How does Brighthouse make money if it is guaranteeing customer returns?

The fundamental answer is spread: Brighthouse invests customer premiums and earns returns. If it can earn more on those investments than it owes under the guarantee, the company keeps the difference. But the math is tighter than it sounds. If interest rates fall below what the company expected when it priced the guarantee, the company loses money. If people live longer than mortality tables predicted, liabilities extend, and the company’s reserves are no longer adequate. If markets fall sharply and the company underestimated market volatility when it priced the guarantee, sudden losses follow. To manage these risks, Brighthouse runs hedging programs — using derivatives and other instruments to offset its exposure to interest rates, market moves, and longevity surprises.

What is a reserve, and why is it so important to Brighthouse?

A reserve is a pot of money set aside on the balance sheet to cover future liabilities.

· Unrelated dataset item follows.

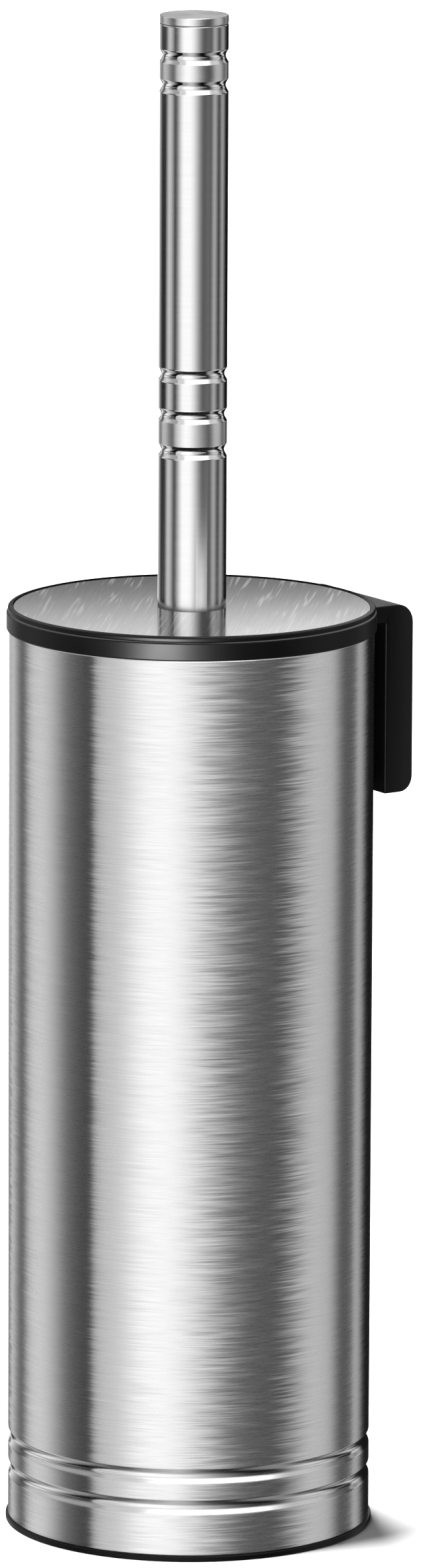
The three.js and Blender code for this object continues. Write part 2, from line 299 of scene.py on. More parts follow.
class Tree:
    """A node tree that is built with short calls."""

    def __init__(self, owner):
        owner.use_nodes = True
        self.nodes = owner.node_tree.nodes
        self.links = owner.node_tree.links
        self.nodes.clear()

    def add(self, kind, inputs=(), **settings):
        node = self.nodes.new(kind)
        for name, value in settings.items():
            setattr(node, name, value)
        for key, value in dict(inputs).items():
            self.set(node, key, value)
        return node

    def set(self, node, key, value):
        if isinstance(value, bpy.types.NodeSocket):
            self.links.new(value, node.inputs[key])
        else:
            node.inputs[key].default_value = value

    def math(self, operation, *values):
        return self.add("ShaderNodeMath", enumerate(values), operation=operation).outputs[0]

    def product(self, first, *others):
        for other in others:
            first = self.math("MULTIPLY", first, other)
        return first

    def total(self, first, *others):
        for other in others:
            first = self.math("ADD", first, other)
        return first

    def vector(self, operation, *values, scale=None):
        node = self.add("ShaderNodeVectorMath", enumerate(values), operation=operation)
        if scale is not None:
            self.set(node, "Scale", scale)
        return node.outputs["Value" if operation == "DOT_PRODUCT" else "Vector"]

    def ramp(self, value, start, end, low_end=0.0, high_end=1.0):
        """A smooth step from low_end to high_end as the value goes from start to end."""
        inputs = {"Value": value, 1: start, 2: end, 3: low_end, 4: high_end}
        return self.add("ShaderNodeMapRange", inputs, interpolation_type="SMOOTHSTEP").outputs[0]

    def band(self, value, start, full, fading, end):
        """Nothing up to start, one from full to fading, and nothing again from end."""
        return self.product(self.ramp(value, start, full), self.ramp(value, fading, end, 1.0, 0.0))

    def noise(self, vector, detail=2.0, roughness=0.5):
        inputs = {"Vector": vector, "Scale": 1.0, "Detail": detail, "Roughness": roughness}
        return self.add("ShaderNodeTexNoise", inputs).outputs["Fac"]

    def mix(self, factor, value_a, value_b):
        return self.add("ShaderNodeMix", {"Factor": factor, "A": value_a, "B": value_b}).outputs[0]

    def shade(self, value, dark, light):
        """A colour between two tints."""
        inputs = {0: value, 6: (*dark, 1), 7: (*light, 1)}
        return self.add("ShaderNodeMix", inputs, data_type="RGBA").outputs[2]


def new_material(name):
    material = bpy.data.materials.new(name)
    tree = Tree(material)
    shader = tree.add("ShaderNodeBsdfPrincipled")
    tree.add("ShaderNodeOutputMaterial", {"Surface": shader.outputs[0]})
    return material, tree, shader


def object_point(tree, scale):
    """The point on the piece, in metres, times a scale for each axis."""
    point = tree.add("ShaderNodeTexCoord").outputs["Object"]
    return tree.vector("MULTIPLY", point, scale)


def tinted(colour, factor):
    return [min(1, channel * factor) for channel in colour]


# ---------------------------------------------------------------- materials

COARSE_STRIPS = 3
COARSE_BEARING = math.radians(-4)  # where the first of those strips is centred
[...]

When Brighthouse writes a variable annuity with a 20-year payout, it must estimate what that payout will cost and set aside capital accordingly. The reserve changes constantly: if interest rates fall, the reserve grows, because the set-aside has to stretch further. If mortality assumptions shift, the reserve adjusts. If markets move, the accounting value of the liability shifts. For Brighthouse, the adequacy of reserves is not just an accounting question — it is the fulcrum of investor confidence. If the market believes reserves are too low, regulators may impose restrictions, and the stock price falls. If the company surprises with a large reserve build, investors worry that management’s assumptions are drifting. Prudent reserving is both a regulatory requirement and the foundation of the business’s credibility.

What risks keep Brighthouse’s management awake at night?

The biggest is interest-rate risk. Brighthouse has promised customers a certain level of income or protection, often locked in years ago when rates were different. If the Federal Reserve pushes rates up, the company benefits — it earns more on new investments, and the existing customer obligations become less burdensome. If rates fall, the company is stuck: it owes the same income but earns less on its portfolio. Longevity risk is equally serious. If people live longer than mortality tables predicted, annuity payouts stretch out, and reserves prove inadequate. Market risk is the third pillar: a severe stock-market downturn can trigger the guarantees Brighthouse has written, forcing large payouts or reserve increases. Regulatory risk is constant — insurance commissioners can change capital requirements, demand higher reserves, or restrict product design. And operational risk runs through all of it: if the company’s hedging program fails, or if it misestimates the longevity trend, or if it misprices a new product, losses compound over years.

Who competes with Brighthouse?

The annuities and life insurance market includes Principal Financial, Equifax, and a smaller set of regional players. But the competitive landscape has shifted. Wirehouses and fee-based financial advisors have become gatekeepers, and many of them are neutral or negative on annuities because they do not generate the commission income advisors earn on other products. That has made distribution harder. At the same time, the regulatory environment around suitability — ensuring that annuities are being sold to people for whom they are actually appropriate — has tightened, creating compliance costs and customer friction. Some newer players have tried direct-to-consumer models or digital-native annuities, though none have achieved scale comparable to Brighthouse’s legacy block.

What should an investor watch in Brighthouse’s financial results?

Three things stand out. First, net investment income and the yield on the investment portfolio — in a low-rate environment, Brighthouse’s profitability contracts because its fixed guaranteed obligations remain fixed while its earnings fall. Second, reserve movements and any changes to mortality assumptions; a pattern of surprise reserve builds can indicate that management’s assumptions are drifting or that underlying risks are crystallizing. Third, the effectiveness of the company’s hedge portfolio; if hedges lag consistently, it suggests the company’s risk assumptions are diverging from reality. Also watch lapse rates, the percentage of customers who surrender policies early — a spike could indicate competitive pressure or customer dissatisfaction. And finally, monitor cash flow generation and capital return, because an insurance company’s ability to convert paper profit into dividends and buybacks is a marker of management confidence in the long-term soundness of the business.

Is Brighthouse a growth stock or a value play?

Neither, really. It is a capital-efficient, mature-business player in a capital-intensive industry. The growth in the business is constrained by the existing block of in-force policies and the maturity of the annuity market overall. Value comes not from cheap earnings multiples but from the quality of the investment case: Can this management team keep that large block profitable and fully reserved? Can they adapt to a changing competitive environment? Can they navigate a low-rate world without taking on undue risk? Those are judgment calls on management and sustainability, not math on multiple compression.

How would an individual investor research Brighthouse?

Start with the annual 10-K filing (SEC CIK 0001685040), which discloses the composition of the in-force annuity block, sensitivity analyses for interest rates and longevity assumptions, and the company’s own stress tests. The quarterly earnings press releases and investor presentations add color on new sales, lapse rates, and any changes in strategy or hedging approach. Read the risk factors section carefully; insurance companies are required to disclose the specific vulnerabilities they face, and Brighthouse’s list is instructive. Subscribe to the investor relations updates, or set alerts for when the company releases results, and pay attention to the tone of management commentary — whether they are optimistic about interest-rate paths, worried about longevity trends, or recalibrating hedge programs. And finally, compare Brighthouse’s metrics to those of its peers: is its reserve development in line with Principal or Equifax, or is it an outlier? Is its net investment yield holding up, or falling faster than competitors? No single metric tells the story, but a pattern across several does.